## [WHAT IS EXPECTED]
Only the lines from the one holding "fillet(throat.vertices().sort_by(Axis.X)[-1], throat_floor_r)" through the one holding "Vector(map(max, high, point))" are to be retyped, exactly as they appear, with both boundary lines included.
═════ DATA RECORDS
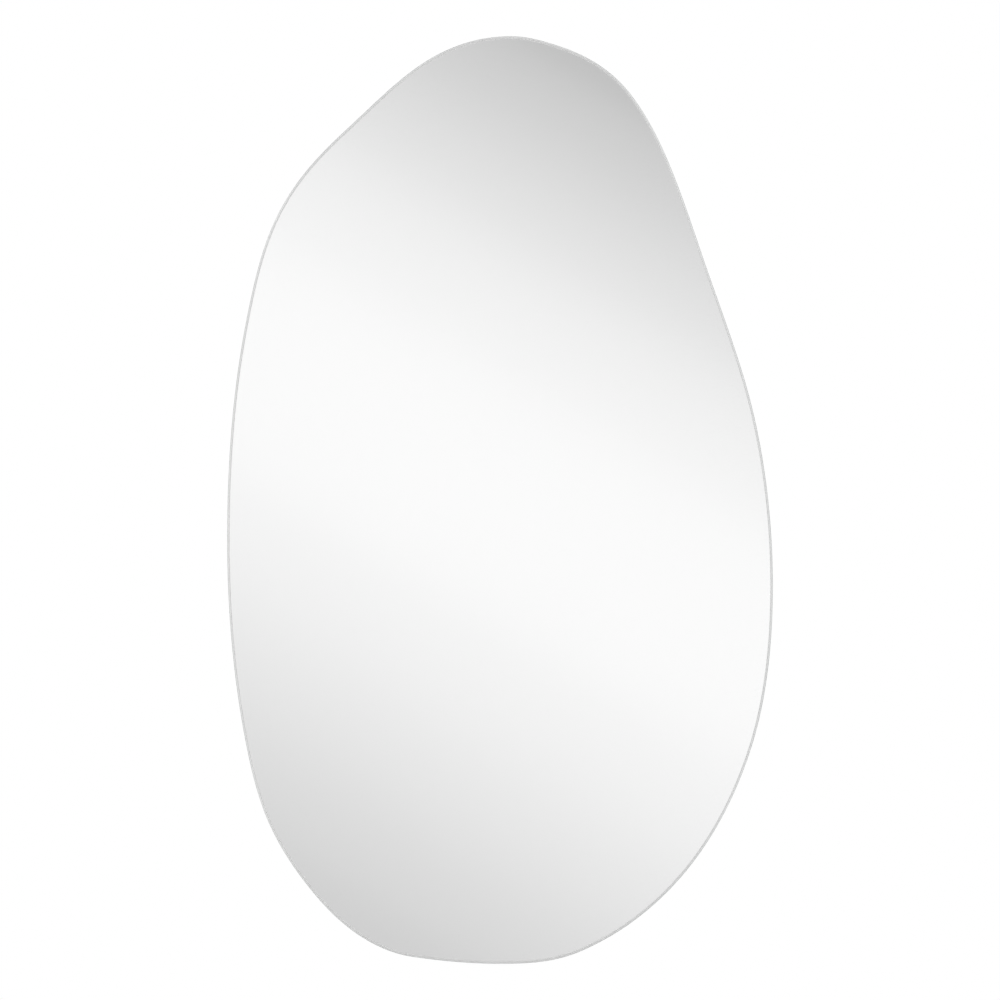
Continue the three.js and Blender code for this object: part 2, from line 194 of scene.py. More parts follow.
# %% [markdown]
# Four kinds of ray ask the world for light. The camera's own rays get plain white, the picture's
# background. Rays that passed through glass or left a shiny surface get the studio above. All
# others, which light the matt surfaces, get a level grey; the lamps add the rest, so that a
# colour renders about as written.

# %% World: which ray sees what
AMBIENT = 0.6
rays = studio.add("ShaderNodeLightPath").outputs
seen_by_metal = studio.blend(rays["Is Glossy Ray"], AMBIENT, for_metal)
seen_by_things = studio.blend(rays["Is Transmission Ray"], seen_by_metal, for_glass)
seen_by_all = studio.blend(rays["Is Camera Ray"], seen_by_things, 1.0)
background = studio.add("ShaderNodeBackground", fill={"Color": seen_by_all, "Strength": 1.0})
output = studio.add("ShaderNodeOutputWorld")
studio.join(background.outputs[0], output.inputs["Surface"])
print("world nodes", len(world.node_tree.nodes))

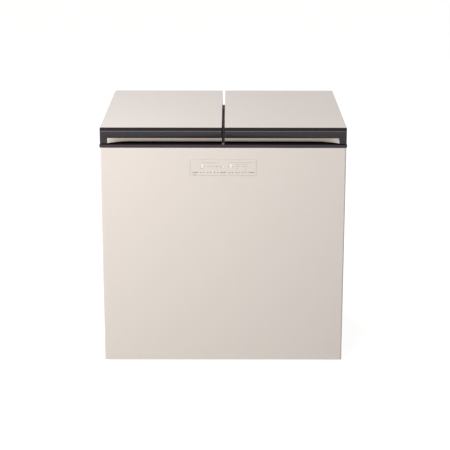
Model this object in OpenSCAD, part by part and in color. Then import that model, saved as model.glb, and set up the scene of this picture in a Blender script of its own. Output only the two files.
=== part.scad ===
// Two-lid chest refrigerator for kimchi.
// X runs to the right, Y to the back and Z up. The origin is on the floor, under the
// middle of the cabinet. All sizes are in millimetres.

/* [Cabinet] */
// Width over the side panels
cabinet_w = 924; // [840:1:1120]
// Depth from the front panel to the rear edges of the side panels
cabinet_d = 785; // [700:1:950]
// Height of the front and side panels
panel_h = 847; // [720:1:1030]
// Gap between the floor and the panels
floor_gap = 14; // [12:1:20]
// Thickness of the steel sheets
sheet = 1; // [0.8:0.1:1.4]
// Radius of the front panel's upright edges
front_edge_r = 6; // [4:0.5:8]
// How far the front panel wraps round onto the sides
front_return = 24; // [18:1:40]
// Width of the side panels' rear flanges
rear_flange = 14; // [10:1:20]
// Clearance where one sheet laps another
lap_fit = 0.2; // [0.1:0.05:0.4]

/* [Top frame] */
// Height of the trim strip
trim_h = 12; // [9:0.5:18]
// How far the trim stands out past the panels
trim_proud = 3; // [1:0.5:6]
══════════
═════ DATA RECORDS
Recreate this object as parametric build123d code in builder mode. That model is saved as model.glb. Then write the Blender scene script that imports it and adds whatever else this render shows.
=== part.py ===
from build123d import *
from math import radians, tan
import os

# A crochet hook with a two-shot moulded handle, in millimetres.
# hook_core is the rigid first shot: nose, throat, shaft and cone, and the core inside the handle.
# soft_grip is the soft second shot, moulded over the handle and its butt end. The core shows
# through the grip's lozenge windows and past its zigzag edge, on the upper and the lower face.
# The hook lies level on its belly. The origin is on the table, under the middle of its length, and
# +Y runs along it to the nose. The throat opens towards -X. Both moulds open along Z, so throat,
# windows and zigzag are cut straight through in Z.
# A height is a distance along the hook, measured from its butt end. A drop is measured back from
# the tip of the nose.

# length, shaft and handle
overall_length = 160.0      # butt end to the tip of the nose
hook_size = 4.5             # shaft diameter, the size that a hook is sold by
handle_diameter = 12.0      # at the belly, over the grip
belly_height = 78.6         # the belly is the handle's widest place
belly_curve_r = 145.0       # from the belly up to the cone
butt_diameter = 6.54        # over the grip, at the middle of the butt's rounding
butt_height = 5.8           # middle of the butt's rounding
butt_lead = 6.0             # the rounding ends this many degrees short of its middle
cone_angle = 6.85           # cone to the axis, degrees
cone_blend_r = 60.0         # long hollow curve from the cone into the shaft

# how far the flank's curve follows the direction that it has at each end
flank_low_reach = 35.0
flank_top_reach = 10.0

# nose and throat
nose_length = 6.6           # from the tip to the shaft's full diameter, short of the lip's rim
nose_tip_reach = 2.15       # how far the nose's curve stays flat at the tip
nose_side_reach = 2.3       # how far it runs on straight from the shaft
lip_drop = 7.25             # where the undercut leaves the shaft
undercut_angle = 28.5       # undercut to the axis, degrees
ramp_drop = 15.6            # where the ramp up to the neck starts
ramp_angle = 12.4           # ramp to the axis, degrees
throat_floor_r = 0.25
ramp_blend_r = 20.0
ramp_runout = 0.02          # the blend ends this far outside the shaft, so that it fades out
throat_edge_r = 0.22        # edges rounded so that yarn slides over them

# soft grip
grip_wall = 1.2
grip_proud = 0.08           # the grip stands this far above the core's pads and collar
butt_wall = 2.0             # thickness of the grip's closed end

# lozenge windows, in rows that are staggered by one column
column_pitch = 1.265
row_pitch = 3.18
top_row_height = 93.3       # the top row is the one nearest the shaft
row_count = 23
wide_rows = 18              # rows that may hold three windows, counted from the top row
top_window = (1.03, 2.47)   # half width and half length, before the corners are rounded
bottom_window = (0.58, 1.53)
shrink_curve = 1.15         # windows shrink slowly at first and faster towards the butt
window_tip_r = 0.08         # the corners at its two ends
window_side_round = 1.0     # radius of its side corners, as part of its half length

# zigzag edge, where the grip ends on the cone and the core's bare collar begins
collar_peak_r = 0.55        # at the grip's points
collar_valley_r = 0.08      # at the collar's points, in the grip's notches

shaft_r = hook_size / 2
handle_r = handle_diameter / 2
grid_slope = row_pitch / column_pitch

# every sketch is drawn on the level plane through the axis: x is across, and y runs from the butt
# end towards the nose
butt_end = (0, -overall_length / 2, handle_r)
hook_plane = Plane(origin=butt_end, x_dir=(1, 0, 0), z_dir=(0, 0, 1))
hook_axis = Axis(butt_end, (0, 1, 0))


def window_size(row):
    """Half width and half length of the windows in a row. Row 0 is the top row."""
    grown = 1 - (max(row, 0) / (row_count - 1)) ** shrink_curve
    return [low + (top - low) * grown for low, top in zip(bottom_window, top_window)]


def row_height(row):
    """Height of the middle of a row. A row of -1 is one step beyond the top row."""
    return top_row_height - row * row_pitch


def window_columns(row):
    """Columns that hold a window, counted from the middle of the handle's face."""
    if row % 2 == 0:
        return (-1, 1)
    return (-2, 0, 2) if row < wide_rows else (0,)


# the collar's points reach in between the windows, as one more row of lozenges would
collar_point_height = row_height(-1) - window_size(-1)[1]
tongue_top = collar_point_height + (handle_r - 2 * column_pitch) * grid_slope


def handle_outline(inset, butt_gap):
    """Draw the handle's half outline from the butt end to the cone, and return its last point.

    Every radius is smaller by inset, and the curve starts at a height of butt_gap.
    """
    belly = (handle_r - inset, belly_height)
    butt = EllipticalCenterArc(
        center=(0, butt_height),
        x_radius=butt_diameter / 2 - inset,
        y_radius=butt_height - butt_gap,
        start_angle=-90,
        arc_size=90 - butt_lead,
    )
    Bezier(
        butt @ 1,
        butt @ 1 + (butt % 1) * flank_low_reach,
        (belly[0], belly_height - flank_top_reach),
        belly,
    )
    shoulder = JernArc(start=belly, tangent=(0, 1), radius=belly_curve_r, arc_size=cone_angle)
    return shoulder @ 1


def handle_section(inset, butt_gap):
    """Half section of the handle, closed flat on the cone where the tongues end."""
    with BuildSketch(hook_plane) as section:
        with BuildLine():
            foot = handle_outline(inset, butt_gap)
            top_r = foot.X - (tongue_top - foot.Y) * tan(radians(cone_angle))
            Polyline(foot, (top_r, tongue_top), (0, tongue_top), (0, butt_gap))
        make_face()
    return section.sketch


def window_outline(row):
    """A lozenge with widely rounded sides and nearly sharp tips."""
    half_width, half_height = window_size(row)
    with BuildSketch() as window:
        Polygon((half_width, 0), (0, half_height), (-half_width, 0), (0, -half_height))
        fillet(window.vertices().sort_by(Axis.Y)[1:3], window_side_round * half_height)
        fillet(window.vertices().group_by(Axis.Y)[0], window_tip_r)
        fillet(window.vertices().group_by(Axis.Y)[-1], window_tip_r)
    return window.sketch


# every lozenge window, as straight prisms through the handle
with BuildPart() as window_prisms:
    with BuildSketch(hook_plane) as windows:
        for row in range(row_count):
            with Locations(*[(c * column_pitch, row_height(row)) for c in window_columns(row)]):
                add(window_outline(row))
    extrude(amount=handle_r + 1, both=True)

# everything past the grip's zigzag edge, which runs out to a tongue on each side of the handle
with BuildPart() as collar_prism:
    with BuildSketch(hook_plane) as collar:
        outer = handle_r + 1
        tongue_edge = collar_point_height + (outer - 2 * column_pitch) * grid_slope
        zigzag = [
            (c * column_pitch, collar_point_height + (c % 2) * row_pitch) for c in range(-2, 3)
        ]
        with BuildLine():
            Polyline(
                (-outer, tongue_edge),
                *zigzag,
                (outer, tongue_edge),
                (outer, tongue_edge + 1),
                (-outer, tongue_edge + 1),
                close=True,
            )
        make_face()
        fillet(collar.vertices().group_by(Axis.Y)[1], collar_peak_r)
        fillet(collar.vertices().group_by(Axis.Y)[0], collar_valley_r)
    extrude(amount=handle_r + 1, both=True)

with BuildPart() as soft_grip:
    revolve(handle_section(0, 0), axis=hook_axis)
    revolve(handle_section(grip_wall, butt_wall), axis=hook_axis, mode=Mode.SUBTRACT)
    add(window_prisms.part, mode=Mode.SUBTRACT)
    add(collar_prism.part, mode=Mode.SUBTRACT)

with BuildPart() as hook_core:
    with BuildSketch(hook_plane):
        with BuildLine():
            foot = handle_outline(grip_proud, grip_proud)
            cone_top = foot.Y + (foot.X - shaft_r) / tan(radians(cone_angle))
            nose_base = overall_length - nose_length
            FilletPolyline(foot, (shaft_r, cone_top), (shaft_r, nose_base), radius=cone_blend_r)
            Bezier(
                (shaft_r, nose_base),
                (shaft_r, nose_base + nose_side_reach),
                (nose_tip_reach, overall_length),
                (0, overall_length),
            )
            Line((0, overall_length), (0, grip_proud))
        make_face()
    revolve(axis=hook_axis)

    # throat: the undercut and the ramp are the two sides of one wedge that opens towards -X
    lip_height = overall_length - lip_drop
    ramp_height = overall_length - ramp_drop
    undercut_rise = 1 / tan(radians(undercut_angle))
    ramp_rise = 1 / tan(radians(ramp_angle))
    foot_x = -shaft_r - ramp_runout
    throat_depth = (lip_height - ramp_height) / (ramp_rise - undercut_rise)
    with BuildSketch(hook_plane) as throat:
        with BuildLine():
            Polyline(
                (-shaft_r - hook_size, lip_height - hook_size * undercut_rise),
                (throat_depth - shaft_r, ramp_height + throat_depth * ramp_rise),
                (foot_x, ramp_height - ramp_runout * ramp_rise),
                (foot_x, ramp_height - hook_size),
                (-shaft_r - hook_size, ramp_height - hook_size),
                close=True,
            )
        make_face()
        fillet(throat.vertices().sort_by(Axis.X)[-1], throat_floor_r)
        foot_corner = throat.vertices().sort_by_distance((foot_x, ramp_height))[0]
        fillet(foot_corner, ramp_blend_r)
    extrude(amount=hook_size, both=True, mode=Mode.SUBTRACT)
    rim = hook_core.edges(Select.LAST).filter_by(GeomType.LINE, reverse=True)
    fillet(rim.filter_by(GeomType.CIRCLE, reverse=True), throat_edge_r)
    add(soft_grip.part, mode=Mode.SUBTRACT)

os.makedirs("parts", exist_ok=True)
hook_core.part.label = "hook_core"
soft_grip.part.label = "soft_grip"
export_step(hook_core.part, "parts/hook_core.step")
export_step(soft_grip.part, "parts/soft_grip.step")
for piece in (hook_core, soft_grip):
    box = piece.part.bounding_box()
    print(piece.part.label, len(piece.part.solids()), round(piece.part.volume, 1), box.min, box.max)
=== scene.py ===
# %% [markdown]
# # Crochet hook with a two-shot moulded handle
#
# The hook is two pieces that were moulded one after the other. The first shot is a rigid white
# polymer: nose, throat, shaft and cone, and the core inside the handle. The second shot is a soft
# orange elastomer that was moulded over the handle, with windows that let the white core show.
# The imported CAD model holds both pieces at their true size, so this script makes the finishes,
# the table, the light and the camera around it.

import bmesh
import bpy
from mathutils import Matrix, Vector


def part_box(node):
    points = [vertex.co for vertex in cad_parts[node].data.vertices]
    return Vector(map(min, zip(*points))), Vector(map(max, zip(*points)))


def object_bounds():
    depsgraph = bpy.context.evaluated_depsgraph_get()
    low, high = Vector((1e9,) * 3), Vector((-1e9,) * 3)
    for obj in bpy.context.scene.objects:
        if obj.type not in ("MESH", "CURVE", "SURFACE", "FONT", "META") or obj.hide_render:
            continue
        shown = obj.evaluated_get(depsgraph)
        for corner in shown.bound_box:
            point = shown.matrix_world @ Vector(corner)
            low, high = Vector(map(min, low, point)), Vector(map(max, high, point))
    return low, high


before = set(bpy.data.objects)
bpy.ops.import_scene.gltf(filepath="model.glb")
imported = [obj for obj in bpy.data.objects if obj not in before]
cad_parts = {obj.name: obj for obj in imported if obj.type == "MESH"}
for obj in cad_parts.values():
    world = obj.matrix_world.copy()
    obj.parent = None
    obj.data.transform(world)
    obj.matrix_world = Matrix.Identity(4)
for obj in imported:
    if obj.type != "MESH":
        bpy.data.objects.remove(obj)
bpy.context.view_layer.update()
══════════
## [OUTPUT FOR THIS TASK]
        fillet(throat.vertices().sort_by(Axis.X)[-1], throat_floor_r)
        foot_corner = throat.vertices().sort_by_distance((foot_x, ramp_height))[0]
        fillet(foot_corner, ramp_blend_r)
    extrude(amount=hook_size, both=True, mode=Mode.SUBTRACT)
    rim = hook_core.edges(Select.LAST).filter_by(GeomType.LINE, reverse=True)
    fillet(rim.filter_by(GeomType.CIRCLE, reverse=True), throat_edge_r)
    add(soft_grip.part, mode=Mode.SUBTRACT)

os.makedirs("parts", exist_ok=True)
hook_core.part.label = "hook_core"
soft_grip.part.label = "soft_grip"
export_step(hook_core.part, "parts/hook_core.step")
export_step(soft_grip.part, "parts/soft_grip.step")
for piece in (hook_core, soft_grip):
    box = piece.part.bounding_box()
    print(piece.part.label, len(piece.part.solids()), round(piece.part.volume, 1), box.min, box.max)
=== scene.py ===
# %% [markdown]
# # Crochet hook with a two-shot moulded handle
#
# The hook is two pieces that were moulded one after the other. The first shot is a rigid white
# polymer: nose, throat, shaft and cone, and the core inside the handle. The second shot is a soft
# orange elastomer that was moulded over the handle, with windows that let the white core show.
# The imported CAD model holds both pieces at their true size, so this script makes the finishes,
# the table, the light and the camera around it.

import bmesh
import bpy
from mathutils import Matrix, Vector


def part_box(node):
    points = [vertex.co for vertex in cad_parts[node].data.vertices]
    return Vector(map(min, zip(*points))), Vector(map(max, zip(*points)))


def object_bounds():
    depsgraph = bpy.context.evaluated_depsgraph_get()
    low, high = Vector((1e9,) * 3), Vector((-1e9,) * 3)
    for obj in bpy.context.scene.objects:
        if obj.type not in ("MESH", "CURVE", "SURFACE", "FONT", "META") or obj.hide_render:
            continue
        shown = obj.evaluated_get(depsgraph)
        for corner in shown.bound_box:
            point = shown.matrix_world @ Vector(corner)
            low, high = Vector(map(min, low, point)), Vector(map(max, high, point))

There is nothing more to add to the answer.